Helper function for prediction-powered inference for OLS estimation
Arguments
- X_l
(matrix): n x p matrix of covariates in the labeled data.
- Y_l
(vector): n-vector of labeled outcomes.
- f_l
(vector): n-vector of predictions in the labeled data.
- X_u
(matrix): N x p matrix of covariates in the unlabeled data.
- f_u
(vector): N-vector of predictions in the unlabeled data.
- w_l
(ndarray, optional): Sample weights for the labeled data set. Defaults to a vector of ones.
- w_u
(ndarray, optional): Sample weights for the unlabeled data set. Defaults to a vector of ones.
Value
(list): A list containing the following:
- est
(vector): vector of PPI OLS regression coefficient estimates.
- se
(vector): vector of standard errors of the coefficients.
- rectifier_est
(vector): vector of the rectifier OLS regression coefficient estimates.
Details
Prediction Powered Inference (Angelopoulos et al., 2023) https://www.science.org/doi/10.1126/science.adi6000
Examples
dat <- simdat()
form <- Y - f ~ X1
X_l <- model.matrix(form, data = dat[dat$set == "labeled",])

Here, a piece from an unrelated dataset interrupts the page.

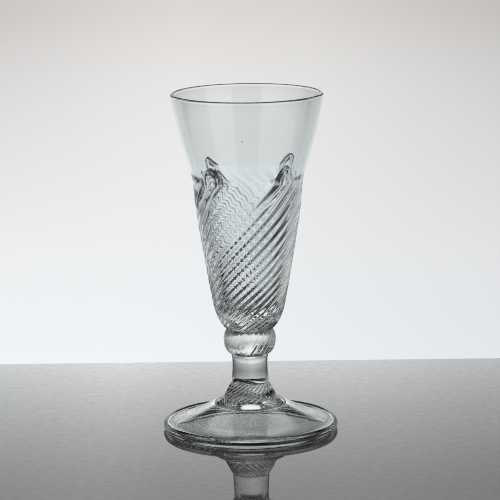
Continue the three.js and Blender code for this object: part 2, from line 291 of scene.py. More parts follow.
# By height above the horizon the level follows one curve at the middle, one beside it and one far round.
# The first two lines say at which azimuths the middle's and the far one hold
SCREEN_MIDDLE = ((-16, 0), (-8, 1), (8, 1), (16, 0))
SCREEN_FAR = ((-38, 1), (-28, 0), (28, 0), (38, 1))
SCREEN_UP_MIDDLE = (
    (-46, 0.02), (-38, 0.3), (-28, 0.72), (-20, 0.88), (-14, 0.92), (-8, 0.825), (-6.7, 0.785),
    (-5.5, 0.69), (-3, 0.66), (4, 0.85), (10, 1.03), (17, 1), (20.5, 0.3), (25, 0.04), (45, 0.02),
)
SCREEN_UP_SIDES = (
    (-34, 0.02), (-24, 0.05), (-19, 0.85), (-14, 0.93), (-5, 0.8), (0, 0.6), (5, 0.4), (9, 0.4), (12, 1),
    (17, 0.95), (20, 0.3), (24, 0.04), (45, 0.02),
)
SCREEN_UP_FAR = (
    (-30, 0.9), (-21, 0.9), (-14, 0.93), (-5, 0.8), (0, 0.6), (5, 0.4), (9, 0.4), (12, 1), (17, 0.95),
    (20, 0.85), (30, 0.8), (36, 0.3), (45, 0.02),
)

# A bright patch high behind the glass
HIGH_LIGHT_ROUND = ((-75, 0), (-55, 1), (35, 1), (60, 0))
HIGH_LIGHT_UP = ((38, 0), (46, 1), (58, 1), (66, 0))

# The photograph's darker top corners: where they are, and how much they darken
CORNERS_ROUND = ((-14, 0.6), (-6, 1), (-1.5, 0), (1.5, 0), (6, 0.8), (14, 0.5))
CORNERS_UP = ((-11, 0), (-5.3, 1), (-3, 1), (3, 0))
CORNERS_FALL = 0.2

# Tint of the screens: how far it is from cool to warm, by height
SCREEN_WARMTH = ((-14, 0), (-5, 1), (-3, 1), (4, 0.3))
SCREEN_COOL = (0.955, 1, 1.035)
SCREEN_WARM = (1.04, 1, 0.97)

# The darkest that the glass sees, and the even light that matt surfaces get from all round
DARK_LEVEL = 0.012
ROOM_LEVEL = 0.7

# Softbox over the left front, in metres and watts
SOFTBOX_PLACE = (-1.3, -0.6, 1.2)
SOFTBOX_SIZE = 0.8
SOFTBOX_POWER = 18
SOFTBOX_AIM = (0, 0, 0.06)

# Camera: the photograph's viewpoint in metres and degrees, fitted to the rim, knop and foot ellipses
CAMERA_DISTANCE, CAMERA_HEIGHT = 0.97356, 0.25699
CAMERA_PITCH, CAMERA_ROLL, CAMERA_YAW = 10.894, 0.689, -0.0313
CAMERA_LENS, CAMERA_SENSOR = 187.2, 36


# Curves and rings


def faded(away, whole, none):
    """1 up to a distance of whole, falling evenly to 0 at none."""
    return np.clip((none - away) / (none - whole), 0, 1)


def eased(share):
    """The same share from 0 to 1, with soft ends."""
    return share * share * (3 - 2 * share)


def bent(*points, steps):
    """Points along the Bezier curve with these control points."""
    share = np.linspace(0, 1, steps + 1)[:, None]
    degree = len(points) - 1
    weights = [math.comb(degree, k) * share**k * (1 - share) ** (degree - k) for k in range(degree + 1)]
    return sum(weight * np.array(point, float) for weight, point in zip(weights, points))


def arc(radius, z, size, start, end, steps):
    """Points on the round about (radius, z), between two angles in degrees."""
    angle = np.radians(np.linspace(start, end, steps + 1))
    return np.stack([radius + size * np.cos(angle), z + size * np.sin(angle)], axis=1)


def ring(radius, z, turn=0.0):
    """A ring of points. Radius and height are numbers, or have a value for each side."""
    azimuth = AZIMUTHS + turn
    return np.stack([radius * np.sin(azimuth), -radius * np.cos(azimuth), z + 0 * azimuth], axis=1)


def on_axis(z):
    """A ring that is one point on the axis."""
    return np.array([[0.0, 0.0, z]])


def rings(profile):
    """A plain ring at each (radius, height) of a profile."""
    return [ring(radius, z) for radius, z in profile]


def rib_at(azimuth):
    """A rib's height over the valleys beside it, from 0 to 1."""
    return 0.5 + 0.5 * np.cos(RIB_COUNT * (azimuth - RIB_PHASE))


def degrees_past(azimuth, middle):
    """How many degrees each azimuth is past a middle given in degrees, from -180 to 180."""
    return (np.degrees(azimuth) - middle + 180) % 360 - 180


def degrees_from(azimuth, *middles):
    """How many degrees each azimuth is from the nearest of these middles, given in degrees."""
    return np.min([np.abs(degrees_past(azimuth, middle)) for middle in middles], axis=0)


# Meshes


def banded(*parts):
    """A skin: (ring, slot) pairs, where the slot is that of the band which ends at the ring."""
    return [(points, slot) for slot, part in parts for points in part]


def band_faces(first, first_count, second, second_count):
    """The faces between two rings of vertices, numbered from first and from second."""
    side = np.arange(SIDES)
    after = (side + 1) % SIDES
    if first_count == 1:
        return np.stack([first + 0 * side, second + after, second + side], axis=1)
    if second_count == 1:
        return np.stack([first + side, first + after, second + 0 * side], axis=1)
    return np.stack([first + side, first + after, second + after, second + side], axis=1)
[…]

Y_l <- dat[dat$set == "labeled", all.vars(form)[1]] |> matrix(ncol = 1)
f_l <- dat[dat$set == "labeled", all.vars(form)[2]] |> matrix(ncol = 1)

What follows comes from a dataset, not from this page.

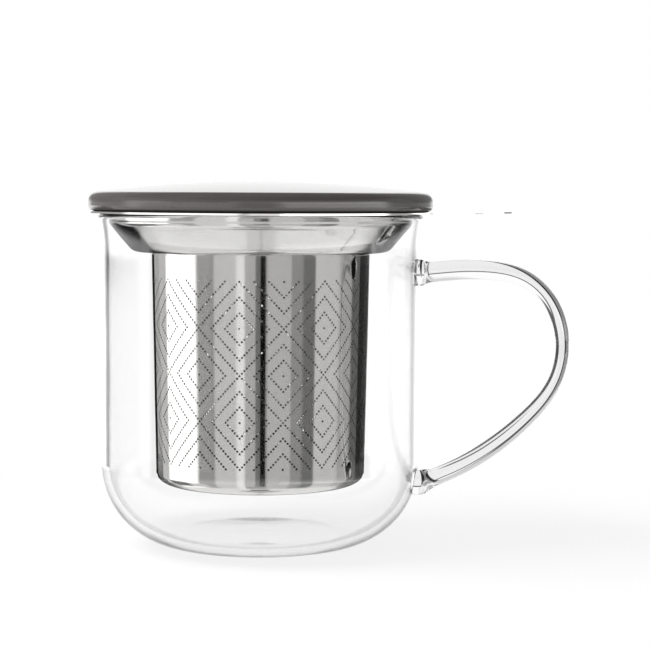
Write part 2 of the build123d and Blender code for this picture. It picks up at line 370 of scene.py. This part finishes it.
def ease(value, start, end):
    """Smooth step from 0 at start to 1 at end."""
    t = np.clip((value - start) / (end - start), 0, 1)
    return t * t * (3 - 2 * t)


# --- sizes, finishes and studio ------------------------------------------------------------------------

class TeaMugSizes(bpy.types.PropertyGroup):
    """Sizes of the glass and of the infuser's perforation."""

    wall_radius: bpy.props.FloatProperty(
        name="Wall radius", description="Outside radius of the mug's straight wall",
        default=43.3 * MM, min=30 * MM, max=60 * MM, unit="LENGTH", precision=4)
    glass_wall: bpy.props.FloatProperty(
        name="Glass wall", description="Thickness of the blown wall",
        default=1.7 * MM, min=1 * MM, max=4 * MM, unit="LENGTH", precision=4)
    base_thickness: bpy.props.FloatProperty(
        name="Base thickness", description="Thickness of the glass at the middle of the base",
        default=2.1 * MM, min=1 * MM, max=8 * MM, unit="LENGTH", precision=4)
    corner_radius: bpy.props.FloatProperty(
        name="Corner radius", description="Outside radius between the wall and the base",
        default=22.5 * MM, min=5 * MM, max=30 * MM, unit="LENGTH", precision=4)
    flare_radius: bpy.props.FloatProperty(
        name="Flare radius", description="Radius of the arc along which the mouth opens",
        default=55 * MM, min=20 * MM, max=200 * MM, unit="LENGTH", precision=4)
    flare_angle: bpy.props.FloatProperty(
        name="Flare angle", description="How far the wall leans outwards at the lip",
        default=radians(11.5), min=0, max=radians(30), unit="ROTATION")
    punt_height: bpy.props.FloatProperty(
        name="Punt", description="How far the middle of the base is pushed up from below",
        default=0.45 * MM, min=0, max=2 * MM, unit="LENGTH", precision=5)
    hole_diameter: bpy.props.FloatProperty(
        name="Hole diameter", description="Diameter of a punched hole in the infuser's wall",
        default=0.64 * MM, min=0.2 * MM, max=0.7 * MM, unit="LENGTH", precision=5)
    sheet: bpy.props.FloatProperty(
        name="Sheet", description="Thickness of the infuser's rolled wall",
        default=0.3 * MM, min=0.2 * MM, max=0.5 * MM, unit="LENGTH", precision=5)
    foot_radius: bpy.props.FloatProperty(
        name="Foot radius", description="Outside radius of the infuser's wall at its lower edge",
        default=28.5 * MM, min=20 * MM, max=35 * MM, unit="LENGTH", precision=4)


class TeaMugFinishes(bpy.types.PropertyGroup):
    """Colours of the finishes."""

    glaze: bpy.props.FloatVectorProperty(
        name="Glaze", description="Warm dark grey of the lid's glaze where it is thick",
        subtype="COLOR", size=4, default=linear("#4c4745"), min=0, max=1)
    glaze_thin: bpy.props.FloatVectorProperty(
        name="Thin glaze", description="The glaze where it lies thinner",
        subtype="COLOR", size=4, default=linear("#5d5754"), min=0, max=1)
    biscuit: bpy.props.FloatVectorProperty(
        name="Biscuit", description="Bare fired clay of the ring that stands on the kiln shelf",
        subtype="COLOR", size=4, default=linear("#cdc4b8"), min=0, max=1)
    steel: bpy.props.FloatVectorProperty(
        name="Steel", description="Stainless steel of the infuser",
        subtype="COLOR", size=4, default=linear("#d6d5d3"), min=0, max=1)
    glass: bpy.props.FloatVectorProperty(
        name="Glass", description="Clear borosilicate glass",
        subtype="COLOR", size=4, default=linear("#fefefe"), min=0, max=1)
    # painted shade: the grey that the glass's colour turns to where its surface is seen edge-on, standing in
    # for dark surroundings bent and mirrored in the glass's edges
    painted_edge_shade: bpy.props.FloatVectorProperty(
        name="Glass edge", description="The glass seen along its surface, where light runs far in it",
        subtype="COLOR", size=4, default=linear("#c4c6c6"), min=0, max=1)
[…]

X_u <- model.matrix(form, data = dat[dat$set == "unlabeled",])
f_u <- dat[dat$set == "unlabeled", all.vars(form)[2]] |> matrix(ncol = 1)
ppi_ols(X_l, Y_l, f_l, X_u, f_u)
#> $est
#> [,1]
#> (Intercept) 0.5581467
#> X1 0.9968819
#>
#> $se
#> (Intercept) X1
#> 0.09420872 0.09683602
#>
#> $rectifier_est
#> [,1]
#> (Intercept) 0.06308398
#> X1 0.13394343
#>